Avant le siècle que j’appelle de Louis XIV, et qui commence à peu près à l’établissement de l’Académie française[1], les Italiens appelaient tous les ultramontains du nom de barbares ; il faut avouer que les Français méritaient en quelque sorte cette injure. Leurs pères joignaient la galanterie romanesque des Maures à la grossièreté gothique. Ils n’avaient presque aucun des arts aimables, ce qui prouve que les arts utiles étaient négligés : car lorsqu’on a perfectionné ce qui est nécessaire, on trouve bientôt le beau et l’agréable, et il n’est pas étonnant que la peinture, la sculpture, la poésie, l’éloquence, la philosophie, fussent presque inconnues à une nation qui, ayant des ports sur l’Océan et sur la Méditerranée, n’avait pourtant point de flotte, et qui, aimant le luxe à l’excès, avait à peine quelques manufactures grossières.
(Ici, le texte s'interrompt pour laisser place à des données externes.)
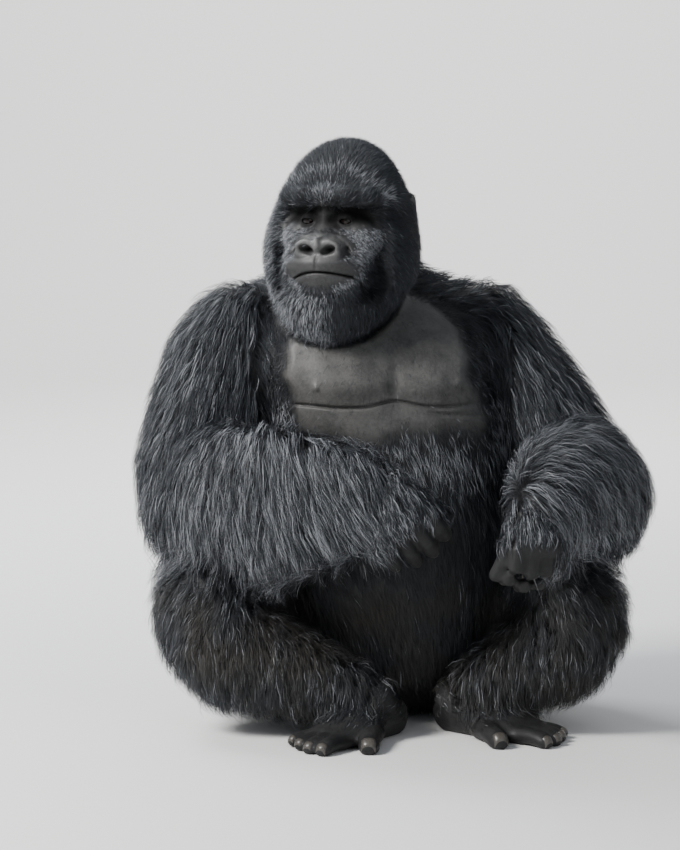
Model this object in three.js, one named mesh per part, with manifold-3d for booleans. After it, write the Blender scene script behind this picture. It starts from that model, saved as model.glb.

Les Juifs, les Génois, les Vénitiens, les Portugais, les Flamands, les Hollandais, les Anglais, firent tour à tour le commerce de la France, qui en ignorait les principes. Louis XIII, à son avènement à la couronne, n’avait pas un vaisseau ; Paris ne contenait pas quatre cent mille hommes, et n’était pas décoré de quatre beaux édifices ; les autres villes du royaume ressemblaient à ces bourgs qu’on voit au delà de la Loire. Toute la noblesse, cantonnée à la campagne dans des donjons entourés de fossés, opprimait ceux qui cultivent la terre. Les grands chemins étaient presque impraticables ; les villes étaient sans police, l’État sans argent, et le gouvernement presque toujours sans crédit parmi les nations étrangères.

On ne doit pas se dissimuler que, depuis la décadence de la famille de Charlemagne, la France avait langui plus ou moins dans cette faiblesse, parce qu’elle n’avait presque jamais joui d’un bon gouvernement.

Il faut pour qu’un État soit puissant, ou que le peuple ait une liberté fondée sur les lois, ou que l’autorité souveraine soit affermie sans contradiction. En France, les peuples furent esclaves jusque vers le temps de Philippe-Auguste ; les seigneurs furent tyrans jusqu’à Louis XI, et les rois, toujours occupés à soutenir leur autorité contre leurs vassaux, n’eurent jamais ni le temps

  1. Louis XIV est né le 5 septembre 1638 ; l’établissement de l’Académie française est de 1635.